1) The step of gradient derivation where we replace the integral with the expectation E (the first question mark). From school I remember that integral can be found by summation: enter image description here

With a fairly small step it gives accurate value of the integral. So for sin(x) we could calculate the integral as

sin(x1)*dx + sin(x2)*dx + ... sin(xN)*dx + ...

Similarly we could rewrite the last expression with the integral (underscored yellow) as

[f(z1)*∇log(p(z1))*p(z1)]*dz + [f(z2)*∇log(p(z2))*p(z2)]*dz + ... [f(zN)*∇log(p(zN))*p(zN)]*dz + ...

On the other hand, the expected value E[f(z) * ∇log π(z,θ)], which is said to be equal to the formula with the integral, is calculated as

E[f(z) * ∇log π(z,θ)] = [f(z1)*∇log p(z1)]*p(z1) + [f(z2)*∇log p(z2)]*p(z2) + ...

Thus, the expected value differs from the integral by the summation step (dz).
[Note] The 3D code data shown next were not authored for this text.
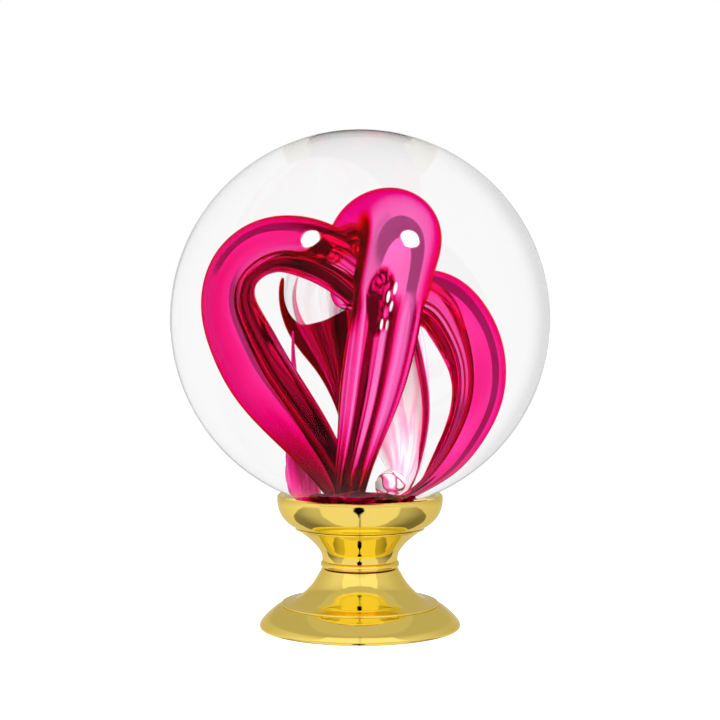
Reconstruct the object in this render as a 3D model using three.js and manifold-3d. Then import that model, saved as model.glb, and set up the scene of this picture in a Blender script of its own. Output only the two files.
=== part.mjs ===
// Newel-post finial: a clear glass ball with pink glass loops inside, in a brass cup on a brass foot.
// Millimetres, +Z up, origin at the centre of the foot's underside.
// The head (ball, cup, neck, stud) unscrews from the foot about Z, on an M8 thread.

import * as THREE from 'three';
import { mergeVertices } from 'three/addons/utils/BufferGeometryUtils.js';
import Module from 'manifold-3d';

const wasm = await Module();
wasm.setup();

// ---- driving dimensions ----
const GAP = 0.3; // clearance left between neighbouring pieces
const BALL_R = 50;
const BALL_Z = 81.4; // height of the ball's centre
const FLAT_Z = 33.2; // ground flat under the ball
const RIM_Z = 35.2; // top of the cup
const CUP_R = 22;
const CUP_BASE_Z = 26.5; // underside of the cup
const FOOT_TOP_Z = 15.4; // parting line between foot and head
const WASHER_T = 0.4;
const NECK_Z = FOOT_TOP_Z + WASHER_T + 2 * GAP; // underside of the neck
const FLANGE_R = 26.6;
const WEB_Z = 4.4; // underside of the flange's clamped web
const WEB_TOP_Z = 5.85;

const STUD_R = 3.85; // M8 stud
const STUD_BORE_R = 4.35;
const STUD_Z = [8.8, 41.0];
const BUSH_Z = [1.2, 14.8];
const BUSH_R = 6;
const ANCHOR_R = 6.5; // insert glued into the ball
const ANCHOR_TOP_Z = 43;
const KNOT_R = 12.2; // gather of glass round the top of the insert
const KNOT_BOTTOM_Z = 38;
const KNOT_TOP_Z = 46.6;
const NUT_AF = 13; // across flats, M8
const NECK_POCKET_R = 8;

const TURNED = 32; // facets round a turned piece
const SMALL_TURNED = 20;
const BALL_FACETS = 32;
const TUBE_SIDES = 8;

// ---- finishes ----
const finish = (color, metalness, roughness) => ({ color, metalness, roughness });
const BRASS = finish(0xd8b64a, 1, 0.12);
const STEEL = finish(0xb9bcc0, 1, 0.35);
const NYLON = finish(0x1c1a18, 0, 0.6);
const CLEAR = finish(0xf4f4f6, 0, 0.02);
const PINK = finish(0xe0106a, 0.9, 0.05);
const DARK_RED = finish(0x7a0524, 0.9, 0.08);
const GLUE = finish(0xe8e8e4, 0, 0.3);

const part = new THREE.Group();

function addPiece(name, geometry, look) {
  const material = new THREE.MeshStandardMaterial({
    color: look.color,
    metalness: look.metalness,
    roughness: look.roughness,
  });
  const mesh = new THREE.Mesh(geometry, material);
  mesh.name = name;
  part.add(mesh);
}

// ---- shape helpers ----

// A closed profile of [radius, z] points turned about Z.
function turned(profile, facets = TURNED) {
  const points = profile.map(([r, z]) => new THREE.Vector2(r, z));
  const onAxis = profile[0][0] === 0 && profile.at(-1)[0] === 0;
  if (!onAxis) points.push(points[0].clone());
  const geometry = new THREE.LatheGeometry(points, facets);
  geometry.rotateX(Math.PI / 2);
  return geometry;
}

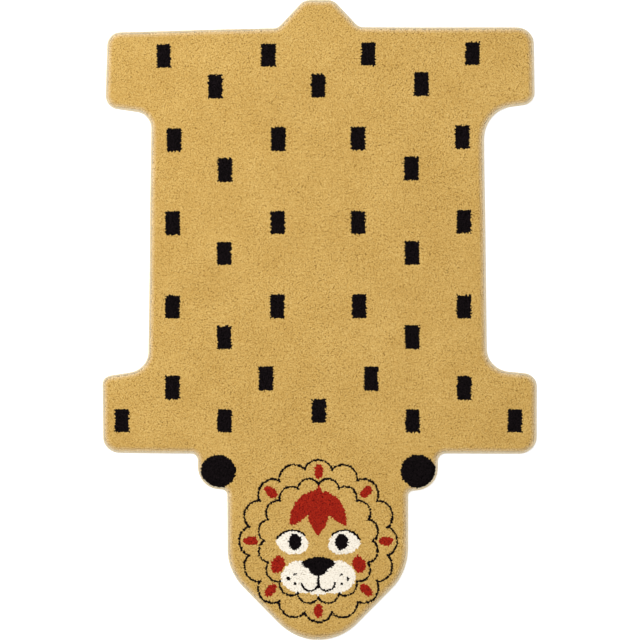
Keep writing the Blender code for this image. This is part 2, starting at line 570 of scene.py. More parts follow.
@dataclass
class LionFace:
    """A plain lion's face for the head: round ears, a petalled mane, a pale muzzle and a rust forelock."""

    middle: float = -0.5860
    petals: int = 16
    petal_swell: float = 0.13
    petal_shape: float = 0.6  # under 1, a petal is fuller than a wave
    mane_reach: Point = (0.1850, 0.1905)
    brow_reach: Point = (0.1420, 0.1480)
    drop_reach: Point = (0.1790, 0.1846)
    drop_size: Point = (0.0118, 0.0198)
    mouth_radius: float = 0.0220
    mouth_along: float = -0.6960
    nose_foot: float = -0.6740
    lid_radius: float = 0.0475
    lid_place: Point = (0.0690, -0.6050)
    lid_turn: float = 0.92
    lid_slant: float = 0.15
    samples: int = 4000
    patches: tuple[Patch, ...] = (
        Patch("ear", Yarn.BLACK, 0.2640, -0.4010, 0.0460, 0.0440),
        Patch("middle lock", Yarn.RUST, 0.0, -0.5060, 0.0290, 0.0670, 0.0, 1.0),
        Patch("side lock", Yarn.RUST, 0.0450, -0.5000, 0.0220, 0.0560, 0.56, 1.0),
        Patch("eye patch", Yarn.CREAM, 0.0690, -0.5900, 0.0430, 0.0310, 0.22),
        Patch("eye", Yarn.BLACK, 0.0620, -0.5880, 0.0180, 0.0215),
        Patch("cheek", Yarn.RUST, 0.1080, -0.6480, 0.0180, 0.0230, 0.30),
        Patch("chin", Yarn.CREAM, 0.0, -0.7080, 0.0360, 0.0205),
        Patch("muzzle", Yarn.CREAM, 0.0410, -0.6810, 0.0580, 0.0440),
        Patch("nose bridge", Yarn.BLACK, 0.0, -0.6450, 0.0440, 0.0170),
        Patch("nose tip", Yarn.BLACK, 0.0, -0.6570, 0.0250, 0.0210),
        Patch("upper whisker", Yarn.BLACK, 0.0610, -0.6740, 0.0042, 0.0042),
        Patch("outer whisker", Yarn.BLACK, 0.0790, -0.6860, 0.0042, 0.0042),
        Patch("lower whisker", Yarn.BLACK, 0.0620, -0.6980, 0.0042, 0.0042),
    )

    def ring_point(self, angle: float, reach: Point, swell: float = 0.0) -> Point:
        """A point on an oval round the middle of the face.

        Args:
            angle: Its angle from the right, in radians.
            reach: Half the oval's width and half its length.
            swell: How much further out it lies, as a share.

        Returns:
            The 2D point.
        """
        grown = 1 + swell
        return AXIS + reach[0] * grown * math.cos(angle), self.middle + reach[1] * grown * math.sin(angle)

    def petalled_ring(self, reach: Point, start: float) -> list[Point]:
        """A closed oval ring of round petals.

        Args:
            reach: Half its width and half its length, at the notches between petals.
            start: How far round the petals are turned, in petals.

        Returns:
            The ring's 2D points.
        """
        made = []
        for k in range(self.samples):
            angle = 2 * math.pi * k / self.samples
            wave = abs(math.sin(angle * self.petals / 2 + math.pi * start))
            made.append(self.ring_point(angle, reach, self.petal_swell * wave**self.petal_shape))
        return made

    def arc(self, place: Point, radius: float, start: float, end: float) -> list[Point]:
        """A round arc.

        Args:
            place: Its centre, from the rug's middle line.
            radius: Its radius.
            start: The angle at which it starts, in radians.
            end: The angle at which it ends.

        Returns:
            Its 2D points.
        """
        angles = [start + (end - start) * k / self.samples for k in range(self.samples)]
        return [(AXIS + place[0] + radius * math.cos(a), place[1] + radius * math.sin(a)) for a in angles]

    def lines(self) -> list[list[Point]]:
        """Every line that is one tuft wide: the mane's two rings, the mouth and the eyelids.

        Returns:
            Each line's 2D points.
        """
        made = [self.petalled_ring(self.mane_reach, 0.5), self.petalled_ring(self.brow_reach, 0.0)]
        for side in (1, -1):
            curl = (side * self.mouth_radius, self.mouth_along)
            outer, inner = (2 * math.pi, math.pi) if side > 0 else (math.pi, 2 * math.pi)
            made.append(self.arc(curl, self.mouth_radius, outer, inner))
            lid = (side * self.lid_place[0], self.lid_place[1])
            upright = math.pi / 2 - side * self.lid_slant
            made.append(self.arc(lid, self.lid_radius, upright - self.lid_turn, upright + self.lid_turn))
        return [*made, [(AXIS, self.mouth_along), (AXIS, self.nose_foot)]]

    def drops(self) -> list[Patch]:
        """The rust drops in every second petal of the mane.

        Returns:
            One patch for each pair of mirrored drops, and for each drop on the middle line.
        """
        made = []
        for k in range(self.petals):
            angle = 2 * math.pi * k / self.petals
            across, along = self.ring_point(angle, self.drop_reach)
            if k % 2 == 0 and across - AXIS > -MM:
                turn = angle - math.pi / 2
                made.append(Patch(f"drop {k}", Yarn.RUST, across - AXIS, along, *self.drop_size, turn))
        return made

    def paint(self, points: np.ndarray, codes: np.ndarray) -> None:
        """Gives the head's roots their yarns, apart from the lines'.

        Args:
            points: An array of 2D points.
            codes: The yarn number of each point, which is changed.
        """
        for patch in (*self.drops(), *self.patches):
            codes[patch.covers(points)] = YARNS.index(patch.yarn)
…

Could somebody explain what I am missing?

2) The second thing which is unclear to me is the approximation of the search gradient (the second question mark in the picture). We calculate the expected value by summing up [f(zk) * ∇log π(zk,θ)] and divide it by the number of samples λ. In my understanding it makes sense only if p(zk) = 1/λ for all k samples. That means z must be uniformly distributed, however z is sampled from π(z,θ) which may not necessarily be a uniform distribution.